Background Audio Is Still a Constraint
One FAQ entry indicates that background music from audio files has not yet been added. That is important because some marketing language on the site gestures toward photo-and-music outcomes. For users, the safe reading is that visual generation is the current core, while audio flexibility remains limited.
Results Still Depend on Input Quality
A weak source image or vague instruction can make the output feel generic. This kind of system reduces labor, but it does not eliminate creative judgment.
Why Limitation Can Still Be Useful
A five-second cap and a prompt-driven workflow can actually sharpen decision-making. They force the user to ask a better question: what is the one motion idea this image truly needs?

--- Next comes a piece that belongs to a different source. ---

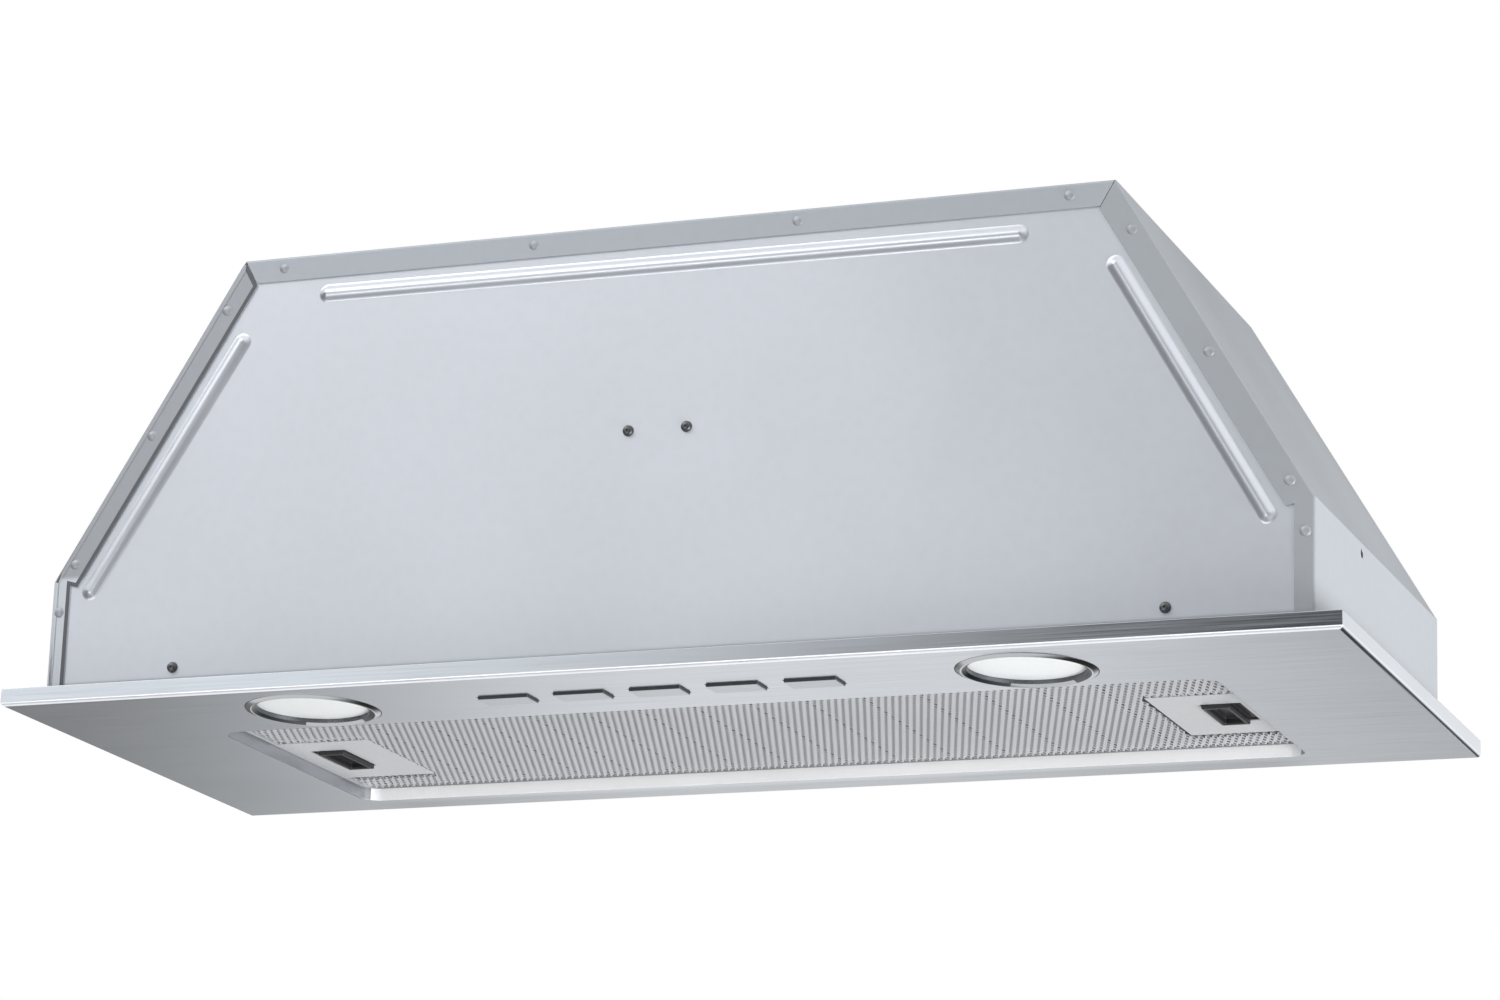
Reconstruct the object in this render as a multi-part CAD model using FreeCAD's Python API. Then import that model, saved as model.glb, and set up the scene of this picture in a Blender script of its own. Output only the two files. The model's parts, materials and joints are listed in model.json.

Why Tools Like This Matter Beyond Novelty
The most persuasive reason to care about image-to-video generation is not that it produces spectacle. It is that it changes the cost of trying. When motion becomes easy enough to test, more people explore visual storytelling without first building a production stack. That affects how brands prototype ads, how creators repurpose archives, how educators animate explanation, and how ordinary users turn personal images into shareable moments.
Image to Video AI is most convincing when approached with measured expectations. It will not replace filmmakers, editors, or motion designers. It does something narrower and, in many workflows, more immediately useful. It helps people take an image that already has potential and ask a better follow-up question: what happens when this still frame finally gets permission to move?